- DATA SHOWN -

==*==

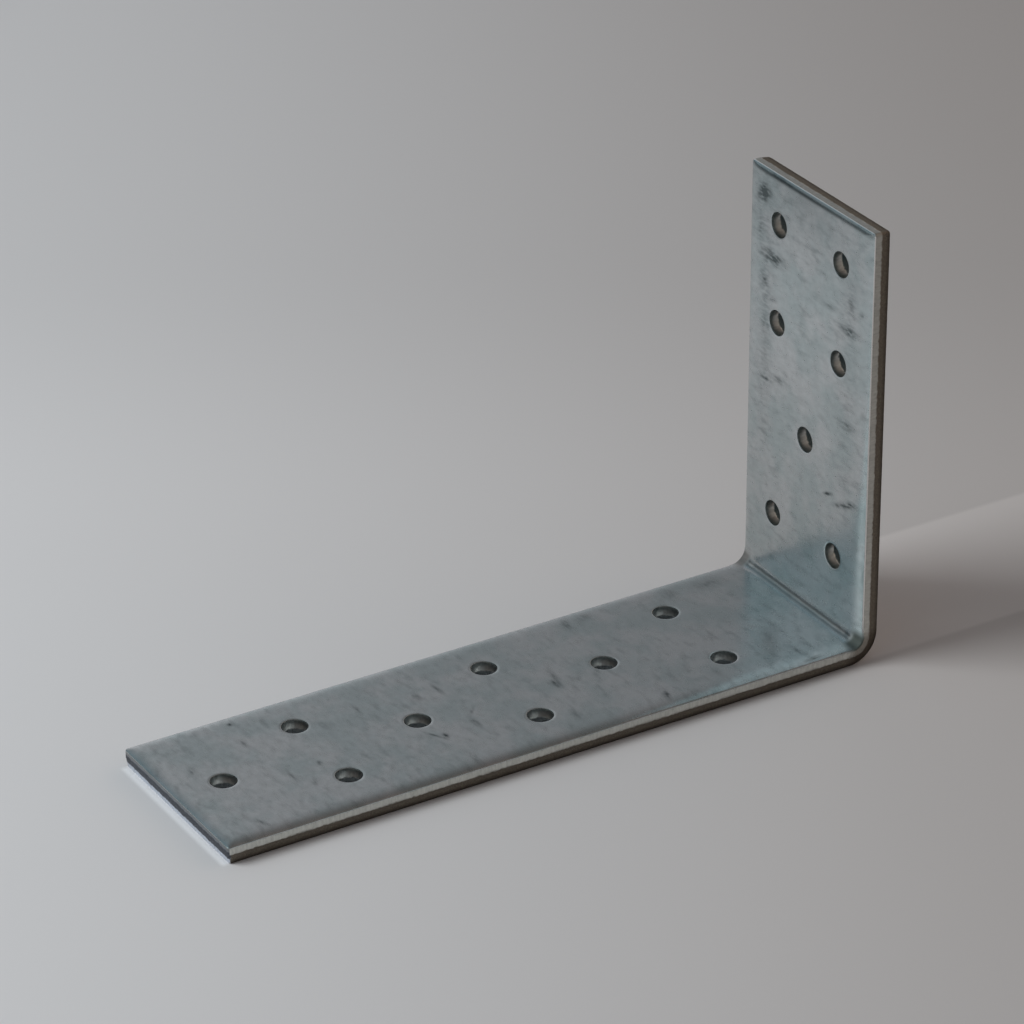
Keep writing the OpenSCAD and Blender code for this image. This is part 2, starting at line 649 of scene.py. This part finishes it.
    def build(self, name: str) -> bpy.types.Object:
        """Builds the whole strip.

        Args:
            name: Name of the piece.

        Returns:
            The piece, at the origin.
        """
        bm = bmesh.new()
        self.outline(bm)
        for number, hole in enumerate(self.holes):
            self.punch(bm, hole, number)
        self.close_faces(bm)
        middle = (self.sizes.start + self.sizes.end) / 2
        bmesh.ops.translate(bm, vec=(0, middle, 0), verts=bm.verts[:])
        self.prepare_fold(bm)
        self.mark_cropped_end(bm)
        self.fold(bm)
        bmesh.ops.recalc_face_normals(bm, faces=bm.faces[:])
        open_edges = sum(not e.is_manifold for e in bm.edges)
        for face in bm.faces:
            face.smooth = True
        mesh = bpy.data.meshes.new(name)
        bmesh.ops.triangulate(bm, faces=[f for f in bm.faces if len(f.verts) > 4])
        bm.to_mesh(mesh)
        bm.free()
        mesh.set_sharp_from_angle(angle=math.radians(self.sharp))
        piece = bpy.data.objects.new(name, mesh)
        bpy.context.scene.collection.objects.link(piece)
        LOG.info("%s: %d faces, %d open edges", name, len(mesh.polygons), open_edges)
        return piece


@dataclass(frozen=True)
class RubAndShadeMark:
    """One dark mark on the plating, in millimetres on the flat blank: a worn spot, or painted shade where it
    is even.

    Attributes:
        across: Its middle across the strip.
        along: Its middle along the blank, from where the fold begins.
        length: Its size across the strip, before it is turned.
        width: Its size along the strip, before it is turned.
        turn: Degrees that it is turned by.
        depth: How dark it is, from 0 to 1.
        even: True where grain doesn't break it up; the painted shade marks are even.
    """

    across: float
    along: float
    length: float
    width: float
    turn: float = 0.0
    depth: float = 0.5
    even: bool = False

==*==

- EXERCISE OBJECTIVE -
Check each line above for the word "scene", and copy the lines where it appears.

- COMPLETE RESPONSE -
Keep writing the OpenSCAD and Blender code for this image. This is part 2, starting at line 649 of scene.py. This part finishes it.
        bpy.context.scene.collection.objects.link(piece)